The fact that it only shows you this for a short time period also gets around the problem of you being able to show to a third party how you voted (in cases of vote-buying or coercion), because under the Estonian system you can also vote as many times as you like (with only the final vote being counted). So you could use this verification to 'prove' to someone that you voted the way they wanted you to — and then log in again an hour later and vote for someone different.

1 comments

But it also means that a virus that intercepts your PIN and your ID card can log in an hour later and vote for someone different. You then would have no way of knowing.
As I said, this particular approach isn't a solution to every potential problem.
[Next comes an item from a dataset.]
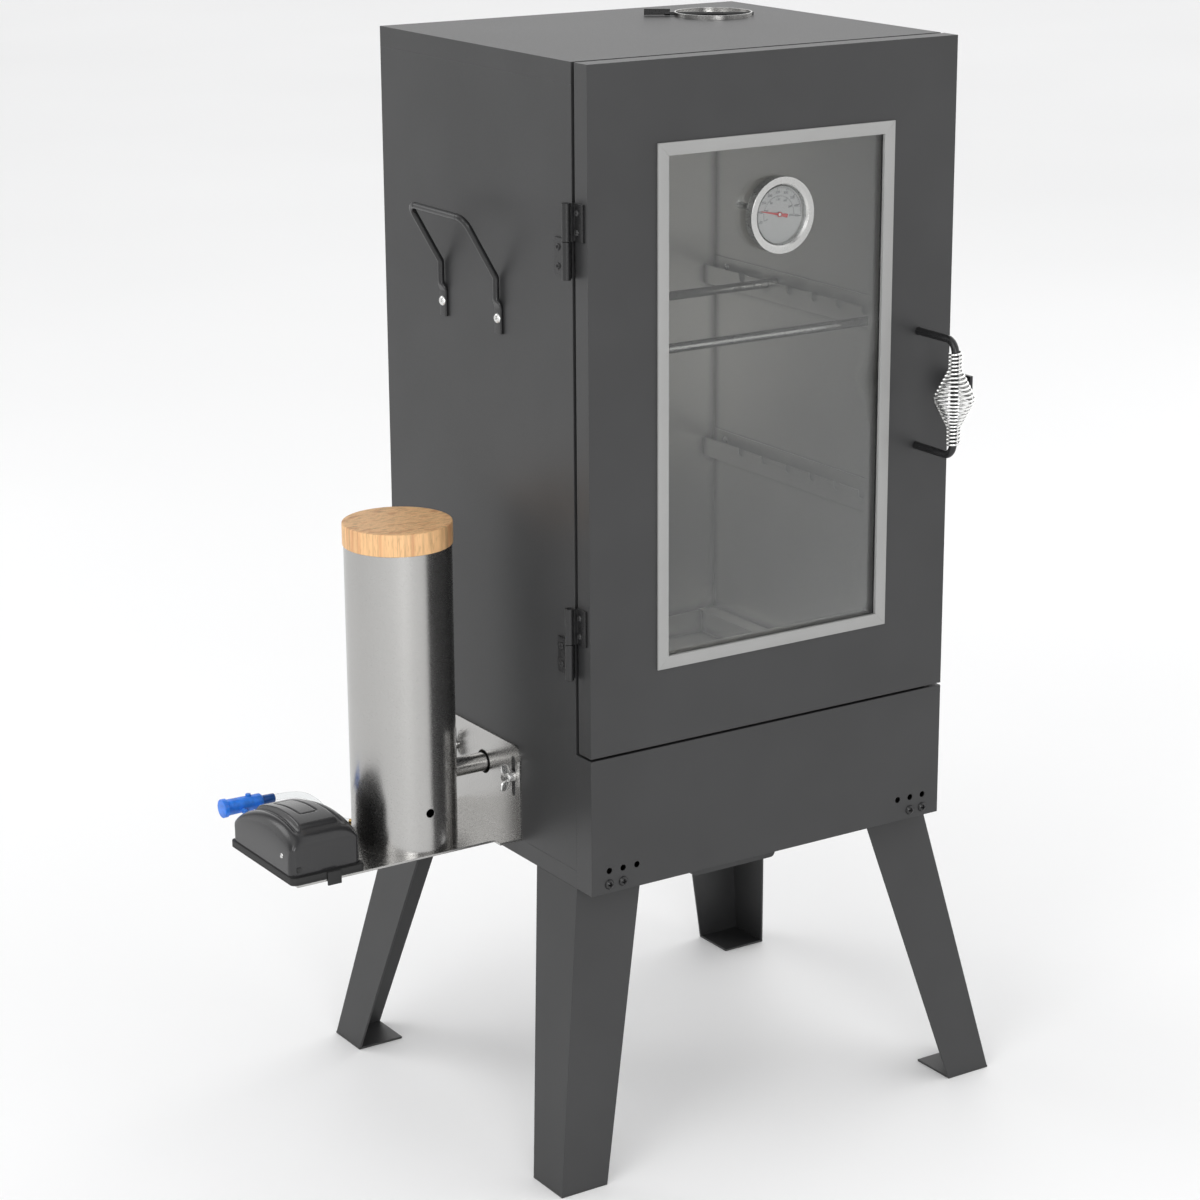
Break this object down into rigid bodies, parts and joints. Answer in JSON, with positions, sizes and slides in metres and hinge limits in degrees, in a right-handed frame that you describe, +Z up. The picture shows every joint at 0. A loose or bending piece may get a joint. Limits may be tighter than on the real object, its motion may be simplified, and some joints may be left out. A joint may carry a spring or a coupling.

However, I'm much less concerned with this threat than with the much simpler virus that simply changes your vote in real time.

Most people I know don't leave their ID card connected at all time; so the virus would need to wait for the next opportune moment, rather than silently casting this vote whilst you're not at my computer — thus significantly increasing the chances that at least some people would notice it. If it also had to load the voting software again to send the vote (I don't know enough about the protocols around this to know if it would have to or not), then it would be even more likely that some people would notice.

And on top of that, don't forget that the ID-card software shows on launch how many times you've digitally signed things. Most people almost certainly don't pay much attention to that number, but I'm sure some people would notice it rising unexpectedly from the virus, and an investigation could happen.